- Theatrical release poster
- Directed by: Marilou Berry
- Written by: Marilou Berry Samantha Mazeras
- Produced by: Romain Rojtman
- Starring: Marilou Berry
- Cinematography: Pierric Gantelmi d'Ille
- Edited by: Thibaut Damade
- Music by: Matthieu Gonet
- Production company: Les Films du 24
- Distributed by: UGC Distribution
- Release date: 10 February 2016;
- Running time: 90 minutes
- Country: France
- Language: French
- Budget: $11.6 million
- Box office: $5.8 million

= Joséphine, Pregnant & Fabulous =

Joséphine s'arrondit (literally, Joséphine gets rounder) is a 2016 French romantic comedy film directed by Marilou Berry. It is the sequel to the 2013 film Joséphine.

==Plot==
Joséphine begins a relationship with a non-smoking man who cooks and likes cats.

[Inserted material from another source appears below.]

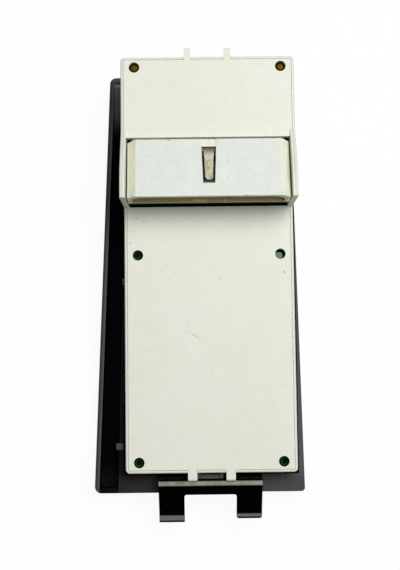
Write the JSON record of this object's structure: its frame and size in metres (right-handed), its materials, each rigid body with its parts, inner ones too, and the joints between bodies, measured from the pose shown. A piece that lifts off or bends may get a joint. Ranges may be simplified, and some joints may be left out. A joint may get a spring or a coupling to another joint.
{
  "type": "power window switch",
  "caption": "Driver's door window switch: ivory housing with a raised connector block, dark tapered bezel, spring clip and sprung window levers in finger wells.",
  "frame": {"origin": "on the flat front face of the bezel, on the housing's centre line, half way along the housing", "axes": "+Z out of the back of the housing, +Y towards the connector end, +X to the right seen from the back"},
  "size_m": [0.0872, 0.1929, 0.0495],
  "materials": {
    "black_bezel": "fine matt grain",
    "ivory_housing": "moulded, fine spark-eroded texture",
    "ivory_cover": "moulded, fine spark-eroded texture, a few scratches",
    "white_connector": "moulded, slightly satin",
    "beige_tongue": "rough",
    "tinned_terminals": "tinned",
    "green_board": "solder resist",
    "brass_parts": "dull",
    "relay_black": "satin",
    "chip_black": "satin",
    "pale_green_film": "satin",
    "copper_pads": "bright",
    "lever_black": "fine grain",
    "clip_steel": "dark, oiled spring steel",
    "contact_white": "satin"
  },
  "bodies": {
    "housing": {"bezel": "black_bezel", "switch_case": "ivory_housing", "rear_cover": "ivory_cover", "connector_header": "white_connector", "latch_tongue": "beige_tongue", "terminal_pins": "tinned_terminals", "circuit_board": "green_board", "brass_standoffs": "brass_parts", "relays": "relay_black", "control_chip": "chip_black", "film_capacitor": "pale_green_film", "contact_pads": "copper_pads", "lockout_switch": "relay_black", "spring_clip": "clip_steel", "clip_rivets": "clip_steel"},
    "lever_front_left": {"window_lever_front_left": "lever_black"},
    "rocking_contact_front_left": {"contact_rocker_front_left": "contact_white", "contact_wiper_front_left": "brass_parts"},
    "lever_front_right": {"window_lever_front_right": "lever_black"},
    "rocking_contact_front_right": {"contact_rocker_front_right": "contact_white", "contact_wiper_front_right": "brass_parts"},
    "lever_rear_left": {"window_lever_rear_left": "lever_black"},
    "rocking_contact_rear_left": {"contact_rocker_rear_left": "contact_white", "contact_wiper_rear_left": "brass_parts"},
    "lever_rear_right": {"window_lever_rear_right": "lever_black"},
    "rocking_contact_rear_right": {"contact_rocker_rear_right": "contact_white", "contact_wiper_rear_right": "brass_parts"},
    "door_lock_rocker": {"door_lock_rocker": "lever_black"},
    "rocking_contact_door_lock": {"contact_rocker_door_lock": "contact_white", "contact_wiper_door_lock": "brass_parts"},
    "lockout_button": {"lockout_button": "lever_black"}
  },
  "joints": [
    {"name": "lever_front_left_pivot", "type": "hinge", "parent": "housing", "child": "lever_front_left", "pos_m": [-0.0145, -0.041, 0.0084], "axis": [1, 0, 0], "range_deg": [-9, 9], "stiffness_Nm_per_rad": 0.12},
    {"name": "rocking_contact_front_left_pivot", "type": "hinge", "parent": "housing", "child": "rocking_contact_front_left", "pos_m": [-0.0145, -0.041, 0.0179], "axis": [1, 0, 0], "range_deg": [-7.5, 7.5]},
    {"name": "lever_front_right_pivot", "type": "hinge", "parent": "housing", "child": "lever_front_right", "pos_m": [0.0145, -0.041, 0.0084], "axis": [1, 0, 0], "range_deg": [-9, 9], "stiffness_Nm_per_rad": 0.12},
    {"name": "rocking_contact_front_right_pivot", "type": "hinge", "parent": "housing", "child": "rocking_contact_front_right", "pos_m": [0.0145, -0.041, 0.0179], "axis": [1, 0, 0], "range_deg": [-7.5, 7.5]},
    {"name": "lever_rear_left_pivot", "type": "hinge", "parent": "housing", "child": "lever_rear_left", "pos_m": [-0.0145, 0.004, 0.0084], "axis": [1, 0, 0], "range_deg": [-9, 9], "stiffness_Nm_per_rad": 0.12},
    {"name": "rocking_contact_rear_left_pivot", "type": "hinge", "parent": "housing", "child": "rocking_contact_rear_left", "pos_m": [-0.0145, 0.004, 0.0179], "axis": [1, 0, 0], "range_deg": [-7.5, 7.5]},
    {"name": "lever_rear_right_pivot", "type": "hinge", "parent": "housing", "child": "lever_rear_right", "pos_m": [0.0145, 0.004, 0.0084], "axis": [1, 0, 0], "range_deg": [-9, 9], "stiffness_Nm_per_rad": 0.12},
    {"name": "rocking_contact_rear_right_pivot", "type": "hinge", "parent": "housing", "child": "rocking_contact_rear_right", "pos_m": [0.0145, 0.004, 0.0179], "axis": [1, 0, 0], "range_deg": [-7.5, 7.5]},
    {"name": "door_lock_pivot", "type": "hinge", "parent": "housing", "child": "door_lock_rocker", "pos_m": [0.0145, -0.067, 0.0084], "axis": [1, 0, 0], "range_deg": [-7, 7], "stiffness_Nm_per_rad": 0.12},
    {"name": "rocking_contact_door_lock_pivot", "type": "hinge", "parent": "housing", "child": "rocking_contact_door_lock", "pos_m": [0.0145, -0.067, 0.0179], "axis": [1, 0, 0], "range_deg": [-6, 6]},
    {"name": "lockout_press", "type": "slide", "parent": "housing", "child": "lockout_button", "axis": [0, 0, 1], "range_m": [0, 0.002], "stiffness_N_per_m": 400}
  ],
  "couplings": [
    {"joint": "rocking_contact_front_left_pivot", "follows": "lever_front_left_pivot", "ratio": -0.8},
    {"joint": "rocking_contact_front_right_pivot", "follows": "lever_front_right_pivot", "ratio": -0.8},
    {"joint": "rocking_contact_rear_left_pivot", "follows": "lever_rear_left_pivot", "ratio": -0.8},
    {"joint": "rocking_contact_rear_right_pivot", "follows": "lever_rear_right_pivot", "ratio": -0.8},
    {"joint": "rocking_contact_door_lock_pivot", "follows": "door_lock_pivot", "ratio": -0.8}
  ]
}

After discovering that she is pregnant, she faces new responsibilities and challenges involving her sister, who has been living with her for two years and is experiencing depression, as well as finding employment, maintaining her relationship, and navigating her friendships.

==Cast==

- Marilou Berry as Joséphine
- Mehdi Nebbou as Gilles
- Sarah Suco as Sophie
- Cyril Guei as Cyril
- Medi Sadoun as Marc
- Bérengère Krief as Chloé
- Josiane Balasko as Joséphine's mother
- Patrick Braoudé as Joséphine's father
- Vanessa Guide as Diane
- Victoria Abril as Gilles's mother
- Caroline Anglade as Alexandra
- Catherine Jacob as Anne
- Zahia Dehar as Lola
- Lise Lamétrie as The crèche manager

==Production==
The film was shot in June and July 2015. It was first shown on 15 January 2016 at the "Festival International du Film de l'Alpe d'Huez" ("International Festival of film of l'Alpe d'Huez") before the general release in France on 10 February 2016.

The film is the debut of Marilou Berry as a director. Berry's real-life mother Josiane Balasko played her mother in the film.